On the economic situation, Mudavadi admitted that the country is facing probably the worst financial and economic situation it has faced in decades, as a result of the runaway national debt.

“No doubt there is manifest pain that we are taking, but it is not in vain. Honestly, it is short-time pain for long-time gain. I find no comfort and have no intention of giving Kenyans a false sense of a strong shilling or cheap fuel, which has resulted in pain. Believe me, I don’t sleep easy either,” he said.

He added: “My prediction has been to give it two years for Government interventions to begin conveying relief because we are living the realities of a distorted global economy. However, it is important to understand Government objectives for economic revival first, so that we can contextualise how taxation policies fit into and will help actualize our economic recovery plans.”

To alleviate the economic downturn that has been festering for too long, he said the Government believes it can raise revenue by having more Kenyans and Kenyan businesses pay their fair share of taxes.

He affirmed that this by no way means taxing Kenyans more saying that if everyone paid their fair share of taxes, they would eventually pay less taxes, adding that the problem lies in the labyrinth of those not paying their share of taxes, hence punishing those who pay.

“By widening the tax net, we will raise more revenue for our development objectives. We therefore do not want to necessarily tax people more. The important objective is to get more people to contribute to paying tax, and eventually measures to widen the tax net will create the conditions for taxation rates to eventually start falling,” he explained.

On the promise to create jobs, Mudavadi assured it is well on course and several other things outside the conversation on taxation are facilitating job creation.

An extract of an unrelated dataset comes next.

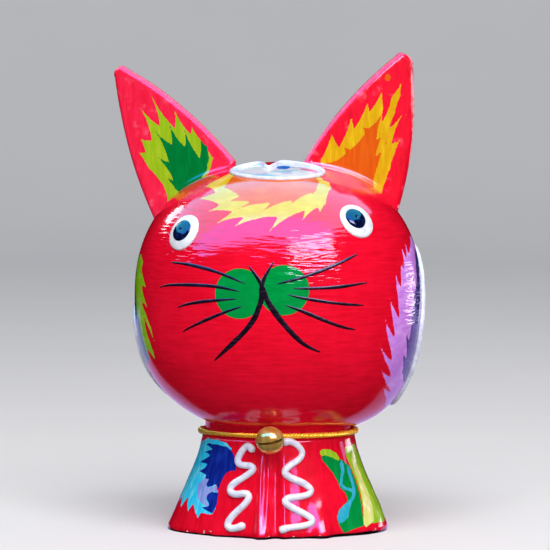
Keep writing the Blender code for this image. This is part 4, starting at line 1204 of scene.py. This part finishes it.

The Hustler Fund, which provides collateral-free lending to MSMEs at single-digit rates, he said, is providing relief to especially micro-enterprises that initially borrowed from shylocks and digital lending platforms at interest in excess of 3,600 per cent per annum.

Fuliza rates have been cut by half, with more reductions on interest rates and penalties further envisaged.

He stated that MSMEs are by far Kenya’s largest employers and these measures will create more jobs, noting that they constitute 98pc of businesses in the country and have an annual job creation of 30pc of all new jobs.

“There are over 7.4 million MSMEs in the country, which employ about 15 million Kenyans in various sectors of the economy and contribute approximately 40pc of the GDP,” he stated.

Mudavadi said investments in MSMEs need resources and the Government’s measures to improve tax compliance is geared towards improving the environment for small and big businesses alike.

“When more Kenyans and Kenyan businesses pay their fair share of tax, it creates the environment for individual rates to start going down eventually. The endgame is enough financial resources to plough back into creating jobs.”

He challenged the forum to debate on whether the Government can creatively raise revenue for investment, service its debt burdens and even pay pending bills in ways that only rely on traditional taxation measures.

“Will such measures, as you may suggest, enable payment of pending bills, enable us meet our debt obligations and spur investments into the economy? Will such measures act as a stimulus in the economy, and create investment opportunities for the private sector through creating market prospects for products?” He posed.

Mudavadi insisted that the maxim on debt is that a country that saves more and borrows less.